Escribo a solas
Escribo a solas. Dos novelas inéditas, engargoladas al filo del escritorio son huellas de que me importa más haberlas escrito que publicarlas; escritas a solas y leídas en silencio de soledad, incluso por otros ojos que las han leído. A la derecha, envueltos en un cuaderno que ya parece viejo hay cinco cuentos más o menos cortos, escritos a mano y también a solas. No sé si lleguen a corregirse del todo ni quién será capaz de leerlos con la piedad y condescendencia, la miraba oblicua o la tenaz sincronicidad que merecen.
Escribo a solas que es también que asumo el riesgo de la loca solitaria que me lee creyendo que le hablo al oído o que me dirijo sin saber a ciencia cierta cuál la sola y única virtud que lleva en el alma el desalmado anónimo que lee los párrafos que fueron morados en la tinta negra de los diarios o en la selecta tipografía que elija la editorial que me publique. Escribo a solas y sin embargo, rodeado de fantasmas en sepia que escribieron sus propias soledades acompañadas o acompasadas por el inexplicable milagro de que todo lo que se escribe a solas ha de reunirse con la mirada del lector que cierra el círculo, quizá también a solas, para acompañarse a la distancia, así pasen los siglos.
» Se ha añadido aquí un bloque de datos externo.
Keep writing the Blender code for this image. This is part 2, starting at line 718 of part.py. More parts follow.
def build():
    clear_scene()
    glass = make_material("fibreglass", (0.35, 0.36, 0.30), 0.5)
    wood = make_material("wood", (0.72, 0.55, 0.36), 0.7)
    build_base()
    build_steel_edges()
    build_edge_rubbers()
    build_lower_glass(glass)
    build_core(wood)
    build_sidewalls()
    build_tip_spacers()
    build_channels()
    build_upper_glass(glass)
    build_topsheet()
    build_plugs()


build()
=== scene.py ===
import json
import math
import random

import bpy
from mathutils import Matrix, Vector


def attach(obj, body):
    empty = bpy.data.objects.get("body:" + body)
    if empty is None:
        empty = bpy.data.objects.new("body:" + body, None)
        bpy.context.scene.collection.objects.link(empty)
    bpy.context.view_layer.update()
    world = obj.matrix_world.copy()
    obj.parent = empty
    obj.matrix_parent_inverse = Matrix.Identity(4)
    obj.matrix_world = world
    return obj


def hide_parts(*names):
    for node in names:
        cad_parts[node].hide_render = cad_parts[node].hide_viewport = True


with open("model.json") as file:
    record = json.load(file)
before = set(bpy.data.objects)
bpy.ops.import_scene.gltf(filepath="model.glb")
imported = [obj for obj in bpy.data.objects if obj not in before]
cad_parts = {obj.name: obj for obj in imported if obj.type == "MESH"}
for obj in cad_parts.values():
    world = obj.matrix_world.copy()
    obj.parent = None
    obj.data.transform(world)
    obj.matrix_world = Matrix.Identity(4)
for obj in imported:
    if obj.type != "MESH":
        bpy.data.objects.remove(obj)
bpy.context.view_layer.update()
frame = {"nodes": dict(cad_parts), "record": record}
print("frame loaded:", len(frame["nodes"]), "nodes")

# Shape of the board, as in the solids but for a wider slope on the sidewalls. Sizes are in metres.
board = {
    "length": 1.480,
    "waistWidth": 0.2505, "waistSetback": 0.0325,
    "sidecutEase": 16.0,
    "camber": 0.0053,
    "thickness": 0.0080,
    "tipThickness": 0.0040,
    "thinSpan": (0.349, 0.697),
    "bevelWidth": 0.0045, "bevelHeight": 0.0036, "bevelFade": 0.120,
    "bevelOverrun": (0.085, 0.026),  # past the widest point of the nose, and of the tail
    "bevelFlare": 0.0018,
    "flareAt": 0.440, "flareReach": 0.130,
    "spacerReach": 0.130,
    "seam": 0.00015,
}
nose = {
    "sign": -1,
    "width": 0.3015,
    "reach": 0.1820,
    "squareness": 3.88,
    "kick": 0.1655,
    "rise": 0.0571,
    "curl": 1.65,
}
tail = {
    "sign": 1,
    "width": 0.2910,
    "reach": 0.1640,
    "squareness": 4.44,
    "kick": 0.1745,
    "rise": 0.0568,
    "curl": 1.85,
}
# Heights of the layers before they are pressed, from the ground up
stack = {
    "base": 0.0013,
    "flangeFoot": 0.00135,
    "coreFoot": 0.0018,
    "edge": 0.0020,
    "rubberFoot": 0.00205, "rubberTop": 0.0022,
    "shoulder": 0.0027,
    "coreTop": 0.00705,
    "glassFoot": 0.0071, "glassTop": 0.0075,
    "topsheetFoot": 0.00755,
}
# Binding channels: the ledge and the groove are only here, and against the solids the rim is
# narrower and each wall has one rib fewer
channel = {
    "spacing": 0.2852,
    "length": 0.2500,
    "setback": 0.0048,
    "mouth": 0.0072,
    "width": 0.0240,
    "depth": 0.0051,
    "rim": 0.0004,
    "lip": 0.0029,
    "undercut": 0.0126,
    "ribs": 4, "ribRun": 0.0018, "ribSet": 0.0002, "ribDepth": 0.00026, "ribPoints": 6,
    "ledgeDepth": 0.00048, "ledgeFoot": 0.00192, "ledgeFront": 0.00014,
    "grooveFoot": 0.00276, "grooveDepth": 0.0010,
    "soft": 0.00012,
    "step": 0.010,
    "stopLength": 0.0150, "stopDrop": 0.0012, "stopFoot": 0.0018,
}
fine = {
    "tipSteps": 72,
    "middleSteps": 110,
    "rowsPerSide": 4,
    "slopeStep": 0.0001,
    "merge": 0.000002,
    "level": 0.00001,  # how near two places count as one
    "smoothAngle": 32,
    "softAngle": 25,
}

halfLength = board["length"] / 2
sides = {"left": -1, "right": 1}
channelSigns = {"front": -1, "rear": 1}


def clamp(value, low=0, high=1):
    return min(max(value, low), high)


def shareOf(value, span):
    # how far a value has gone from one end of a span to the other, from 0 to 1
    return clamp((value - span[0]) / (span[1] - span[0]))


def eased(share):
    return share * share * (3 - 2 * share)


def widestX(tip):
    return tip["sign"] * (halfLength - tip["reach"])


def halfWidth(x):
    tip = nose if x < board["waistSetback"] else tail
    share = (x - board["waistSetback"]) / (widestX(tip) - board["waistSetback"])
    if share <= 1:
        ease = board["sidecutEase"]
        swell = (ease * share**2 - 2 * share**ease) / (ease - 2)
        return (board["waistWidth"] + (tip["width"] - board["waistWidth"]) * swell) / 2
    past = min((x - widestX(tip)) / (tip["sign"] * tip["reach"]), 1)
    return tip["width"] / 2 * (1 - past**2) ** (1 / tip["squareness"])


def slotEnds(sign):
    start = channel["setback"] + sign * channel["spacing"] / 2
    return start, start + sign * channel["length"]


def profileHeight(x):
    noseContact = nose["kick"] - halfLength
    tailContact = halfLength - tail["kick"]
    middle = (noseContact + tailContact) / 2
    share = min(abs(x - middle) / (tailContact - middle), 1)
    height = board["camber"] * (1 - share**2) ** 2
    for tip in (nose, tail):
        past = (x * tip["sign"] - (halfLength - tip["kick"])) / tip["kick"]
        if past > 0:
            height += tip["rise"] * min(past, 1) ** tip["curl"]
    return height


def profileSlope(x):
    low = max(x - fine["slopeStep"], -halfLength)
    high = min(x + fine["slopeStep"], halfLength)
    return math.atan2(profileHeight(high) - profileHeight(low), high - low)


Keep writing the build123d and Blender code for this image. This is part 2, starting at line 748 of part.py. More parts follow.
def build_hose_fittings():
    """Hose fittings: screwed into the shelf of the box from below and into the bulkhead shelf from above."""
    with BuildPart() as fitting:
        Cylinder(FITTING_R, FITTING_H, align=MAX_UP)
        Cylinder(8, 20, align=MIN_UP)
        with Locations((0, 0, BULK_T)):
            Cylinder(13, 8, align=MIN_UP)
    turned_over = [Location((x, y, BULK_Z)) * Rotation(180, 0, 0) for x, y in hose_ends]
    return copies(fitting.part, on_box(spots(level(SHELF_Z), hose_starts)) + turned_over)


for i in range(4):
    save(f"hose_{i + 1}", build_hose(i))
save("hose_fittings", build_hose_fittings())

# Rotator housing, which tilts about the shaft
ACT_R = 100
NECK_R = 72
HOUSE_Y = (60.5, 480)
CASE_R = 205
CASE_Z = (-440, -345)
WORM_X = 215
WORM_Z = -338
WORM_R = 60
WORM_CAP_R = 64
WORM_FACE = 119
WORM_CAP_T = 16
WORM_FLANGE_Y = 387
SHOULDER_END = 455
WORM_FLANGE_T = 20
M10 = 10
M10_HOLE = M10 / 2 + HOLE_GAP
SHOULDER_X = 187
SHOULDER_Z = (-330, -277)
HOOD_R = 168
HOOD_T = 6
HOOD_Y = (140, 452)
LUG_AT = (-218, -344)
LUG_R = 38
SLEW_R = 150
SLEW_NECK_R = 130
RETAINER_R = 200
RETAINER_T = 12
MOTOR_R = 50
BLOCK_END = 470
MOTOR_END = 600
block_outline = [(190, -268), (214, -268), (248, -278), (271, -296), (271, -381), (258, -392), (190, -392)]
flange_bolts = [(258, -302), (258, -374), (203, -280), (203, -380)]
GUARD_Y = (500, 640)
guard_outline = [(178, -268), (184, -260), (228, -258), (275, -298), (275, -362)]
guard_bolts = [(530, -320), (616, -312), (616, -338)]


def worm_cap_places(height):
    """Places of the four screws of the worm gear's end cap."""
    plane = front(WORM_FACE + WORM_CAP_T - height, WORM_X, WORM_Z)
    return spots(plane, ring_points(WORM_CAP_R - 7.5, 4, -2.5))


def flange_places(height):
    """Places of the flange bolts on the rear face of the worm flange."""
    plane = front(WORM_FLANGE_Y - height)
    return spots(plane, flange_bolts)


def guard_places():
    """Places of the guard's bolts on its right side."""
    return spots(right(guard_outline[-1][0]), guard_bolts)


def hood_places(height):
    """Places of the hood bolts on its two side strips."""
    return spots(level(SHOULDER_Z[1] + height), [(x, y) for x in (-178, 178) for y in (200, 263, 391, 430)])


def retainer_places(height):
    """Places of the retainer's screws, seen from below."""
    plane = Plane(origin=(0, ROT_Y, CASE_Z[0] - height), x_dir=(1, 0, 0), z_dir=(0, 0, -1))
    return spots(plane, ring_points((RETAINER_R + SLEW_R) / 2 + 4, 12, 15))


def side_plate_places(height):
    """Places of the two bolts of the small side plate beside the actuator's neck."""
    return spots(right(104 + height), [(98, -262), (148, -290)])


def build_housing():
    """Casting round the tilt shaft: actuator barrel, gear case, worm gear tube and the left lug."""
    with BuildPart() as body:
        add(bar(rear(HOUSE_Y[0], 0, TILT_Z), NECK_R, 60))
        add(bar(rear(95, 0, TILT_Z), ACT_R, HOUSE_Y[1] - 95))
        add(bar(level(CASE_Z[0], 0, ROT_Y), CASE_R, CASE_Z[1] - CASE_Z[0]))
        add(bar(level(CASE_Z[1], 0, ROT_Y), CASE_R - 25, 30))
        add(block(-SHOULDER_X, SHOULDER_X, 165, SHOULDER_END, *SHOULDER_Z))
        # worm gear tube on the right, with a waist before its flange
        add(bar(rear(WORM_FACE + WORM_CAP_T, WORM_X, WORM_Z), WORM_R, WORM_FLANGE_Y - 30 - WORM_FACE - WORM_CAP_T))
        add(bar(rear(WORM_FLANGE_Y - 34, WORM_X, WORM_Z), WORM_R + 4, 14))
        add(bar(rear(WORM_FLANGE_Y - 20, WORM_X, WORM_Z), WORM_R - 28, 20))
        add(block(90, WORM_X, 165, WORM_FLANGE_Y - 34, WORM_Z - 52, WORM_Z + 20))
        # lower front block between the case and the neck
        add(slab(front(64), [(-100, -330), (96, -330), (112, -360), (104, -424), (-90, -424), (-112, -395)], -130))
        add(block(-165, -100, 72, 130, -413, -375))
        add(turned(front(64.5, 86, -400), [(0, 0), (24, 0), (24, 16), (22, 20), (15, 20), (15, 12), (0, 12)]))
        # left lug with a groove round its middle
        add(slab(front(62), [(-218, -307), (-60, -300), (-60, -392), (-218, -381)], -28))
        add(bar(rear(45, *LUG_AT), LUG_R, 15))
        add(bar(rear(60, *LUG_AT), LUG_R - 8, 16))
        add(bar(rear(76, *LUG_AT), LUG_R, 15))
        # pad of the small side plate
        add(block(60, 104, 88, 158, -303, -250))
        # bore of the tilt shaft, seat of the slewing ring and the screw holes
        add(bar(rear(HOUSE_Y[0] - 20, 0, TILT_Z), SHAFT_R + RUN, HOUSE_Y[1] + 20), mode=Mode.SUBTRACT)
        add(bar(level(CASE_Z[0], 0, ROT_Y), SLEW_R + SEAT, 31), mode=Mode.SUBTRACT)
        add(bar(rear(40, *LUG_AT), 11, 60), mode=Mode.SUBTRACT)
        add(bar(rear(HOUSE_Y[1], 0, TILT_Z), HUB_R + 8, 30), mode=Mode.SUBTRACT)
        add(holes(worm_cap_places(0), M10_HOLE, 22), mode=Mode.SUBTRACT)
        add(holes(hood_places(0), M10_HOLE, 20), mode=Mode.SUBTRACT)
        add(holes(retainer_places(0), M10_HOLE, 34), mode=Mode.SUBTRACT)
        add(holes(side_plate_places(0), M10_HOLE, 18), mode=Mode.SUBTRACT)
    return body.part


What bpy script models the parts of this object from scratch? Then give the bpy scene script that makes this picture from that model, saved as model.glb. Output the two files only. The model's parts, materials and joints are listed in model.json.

Escribo a solas, sílabas y sentencias que se van hilando solas, entrelazadas por una música silente que las une para cierta razón de sinrazón en prosa, anhelando convertirse en verso o aforismo, sobrellevando la tentación de hacer la
crónica constante de cómo fluye la tinta y llega a la punta diamantina con la que escribe a solas el que necesita dibujar con un finísimo buril los muñequitos de posibles personajes que ansían volverse palpables. Escribo a solas.
Leo a solas a los escritores que escribieron a solas las páginas de aventuras que se multiplican y se comparten, aunque hay un resquicio en el hipotálamo que me confirma —cada vez que los leo— que fui yo solo, sin acompañamiento posible, quien seguía de cerca las andanzas de un enloquecido hidalgo manchego enfebrecido por el candente calor de un verano que lo hizo cabalgar por las páginas arrugadas de un libro inmenso que él mismo soñó en madrugadas para secarse el cerebro y fui solo al hostal donde se refugiaron los mosqueteros de una novela en francés. Leo a solas la geografía maravillosa de una selva de sílabas que recubren el manantial de un silencio llamado soledad durante más de un siglo y leo a solas los versos de un poeta que se multiplicaba a sí mismo, con diferentes horóscopos y biografías para todos los heterónimos que llevaba bajo la piel precisamente para confirmar que se escribe a solas. Escribo a solas sabiendo que alguien me lee o con la resignación semanal de que quizá nadie lea lo que se me ocurre compartir y escribo a solas sin pedir permiso ni aceptar censura. Escribo a solas, sin encargos o peticiones ajenas, como quien habla en voz alta para aliviar el hartazgo o impulsar la ilusión, fincar otra mínima esperanza o reconocer la derrota de cada día. Escribo a solas en la minuciosa caligrafía que vengo cargando desde los cinco años de edad, con las letras al revés y sus sonidos en la punta de la lengua que parece imitar el movimiento de las yemas de los dedos en el instante en que la pluma navega sobre el papel de la libreta o en el murmullo de las teclas que son el atrio de una pantalla que mañana mismo resucitan en papel periódico o pantalla plana ajena para mirada de otros ojos y canción de otras voces, aunque esencialmente se siente que —inevitablemente— escribo a solas.